WHAT TO WORK ON: Scan the listing that follows and report how many lines contain "shown". Write the number alone.

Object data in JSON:
━━━━━━
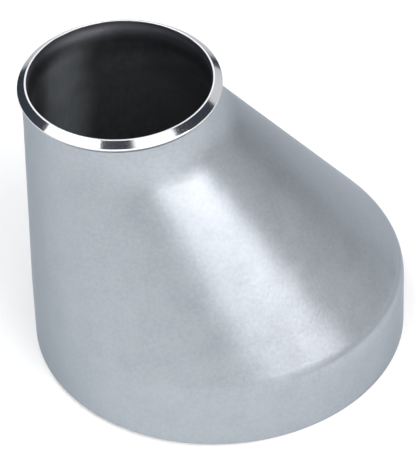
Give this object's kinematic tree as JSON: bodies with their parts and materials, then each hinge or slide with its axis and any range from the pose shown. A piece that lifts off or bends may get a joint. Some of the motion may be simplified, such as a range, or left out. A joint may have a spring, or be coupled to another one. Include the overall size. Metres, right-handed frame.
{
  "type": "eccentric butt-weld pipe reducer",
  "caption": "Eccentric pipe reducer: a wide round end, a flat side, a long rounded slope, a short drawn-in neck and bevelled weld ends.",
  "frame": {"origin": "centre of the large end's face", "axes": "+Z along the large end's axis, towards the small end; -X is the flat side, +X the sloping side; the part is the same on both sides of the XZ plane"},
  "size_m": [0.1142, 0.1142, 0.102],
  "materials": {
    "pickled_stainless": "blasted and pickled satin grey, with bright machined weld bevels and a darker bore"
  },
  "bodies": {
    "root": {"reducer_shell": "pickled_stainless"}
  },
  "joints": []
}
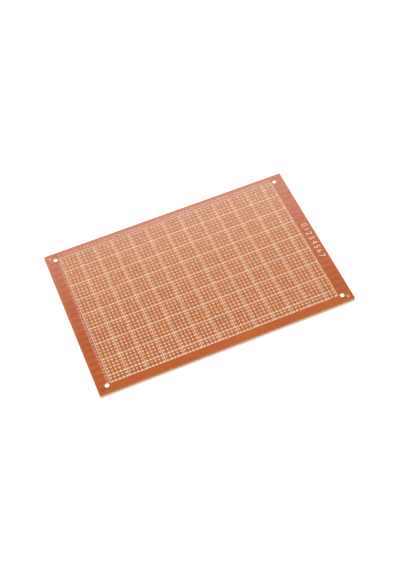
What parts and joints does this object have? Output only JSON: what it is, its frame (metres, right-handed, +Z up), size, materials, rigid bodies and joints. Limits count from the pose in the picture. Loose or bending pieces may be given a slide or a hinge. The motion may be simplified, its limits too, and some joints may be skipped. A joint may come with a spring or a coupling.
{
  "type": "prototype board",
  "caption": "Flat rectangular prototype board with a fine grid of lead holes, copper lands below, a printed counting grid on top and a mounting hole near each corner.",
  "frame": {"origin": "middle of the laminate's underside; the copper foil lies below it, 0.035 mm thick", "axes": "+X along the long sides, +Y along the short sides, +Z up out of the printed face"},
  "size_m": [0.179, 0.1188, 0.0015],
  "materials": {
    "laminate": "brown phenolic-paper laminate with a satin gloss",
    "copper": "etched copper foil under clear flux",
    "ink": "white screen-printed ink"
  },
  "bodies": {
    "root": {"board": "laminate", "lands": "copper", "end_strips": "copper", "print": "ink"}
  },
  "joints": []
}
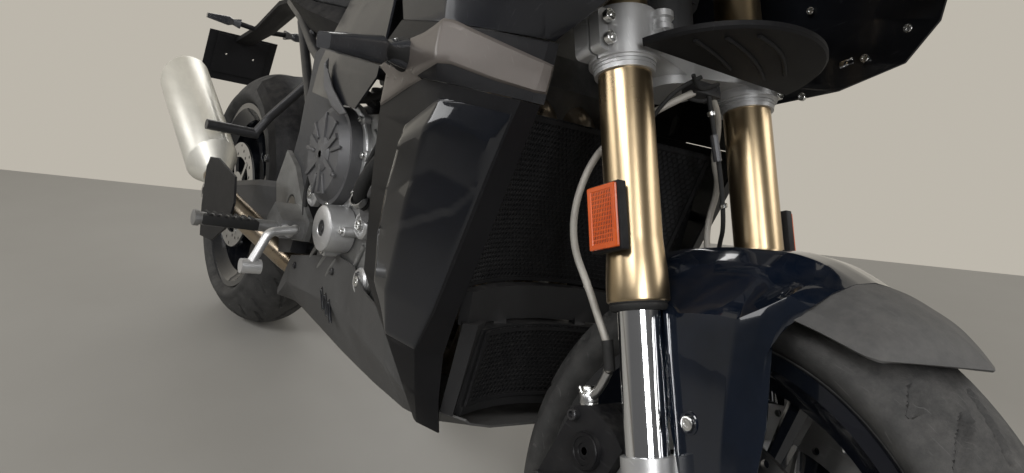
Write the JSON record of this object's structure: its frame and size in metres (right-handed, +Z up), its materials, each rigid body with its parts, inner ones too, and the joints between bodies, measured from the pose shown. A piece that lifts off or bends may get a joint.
━━━━━━
OUTPUT: 2